HUCKABEE: Freshman Rep. Chuck Fleischmann (R-TN) said he would support Mike Huckabee if the former Arkansas governor ran for president, The Chattanoogan reports.

Politico’s Morning Score notes that Radio Iowa reported yesterday that Danny Carroll, a former Iowa state legislator who co-chaired Mike Huckabee’s Iowa caucus campaign, said he would support former Alabama judge Roy Moore if Moore ran for president in 2012.

HUNTSMAN: Jon Huntsman’s advisers are planning to make a big play in South Carolina if Huntsman decides to run for president, CNN writes. Richard Quinn, a Columbia-based strategist who is working for Huntsman’s “campaign-in-waiting” Huntsman PAC, said Huntsman official would “plant a flag” in the Palmetto State despite his past work for the Obama administration and his support of same-sex civil unions.

The Wall Street Journal considers who might have leaked two complimentary letters Huntsman sent to Presidents Bill Clinton and Barack Obama: “The range of potential leakers is small, namely: the White House, in cohoots with Mr. Clinton, via the Democratic National Committee; the state of Utah, assuming copies were left behind in the archives; or Mr. Huntsman himself. Each would have had very different motives.

PALIN: Sarah Palin’s actions this week, including a fiery speech in Madison, Wisconsin and a revamped website, demonstrate her desire to stay in the public spotlight, Politico reports. “After a period in which most of the coverage about her related to either her tangles with the media or falling poll numbers, expect to see more such public appearances where she can take the offensive. Palin and her team recognize that, with Republicans like Michele Bachmann and Donald Trump crowding into their space, that's the way to remain in the mix.” 

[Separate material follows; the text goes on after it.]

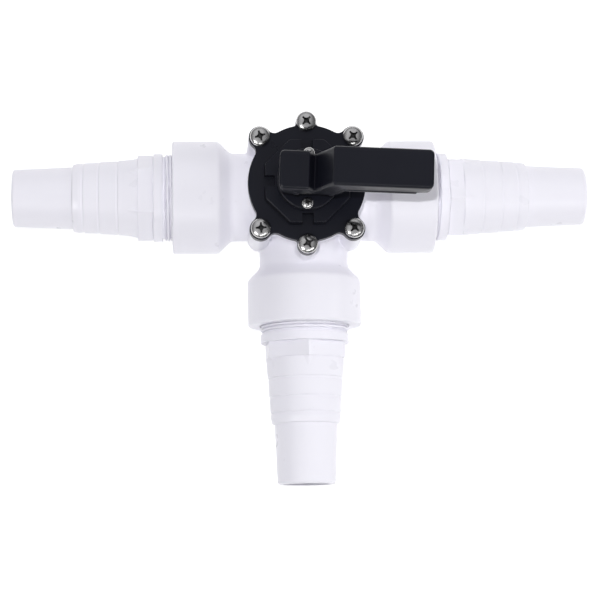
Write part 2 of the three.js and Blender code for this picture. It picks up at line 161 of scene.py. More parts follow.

ROMNEY: On Hannity's radio program, Romney seized on the S&P news to whack Obama. "The Obama presidency was downgraded today," Romney said. "And people recognize that this president is playing chicken with the U.S. economy. And the reason that I’m looking at this race, and everyone has their reasons, but the reason I’m looking at this race is I have a 25-year career in the private sector, I know how jobs come and how they go, and I want to create more jobs for the American people and get our economy on track again.” 

TRUMP: Congressional Republicans in Trump's home-state delegation are getting Donald Fatigue, The Hill reports."'I don't know if he needs this to boost his ratings or what, said Rep. Peter King, the New York delegation's senior Republican, of Trump's flirtation with a 2012 bid. 'But I know he enjoys being on the national stage.'"

Politico's Roger Simon puts a magnifying glass over the theory that Trump is simply shilling for birtherism to get his Tea Party bona fides before abruptly dumping the theory and taking a more serious approach to pursuing the nomination. And he's not buying it. "First, Trump is not too smart to believe in birtherism. Politically, Trump is a dope," Simon writes.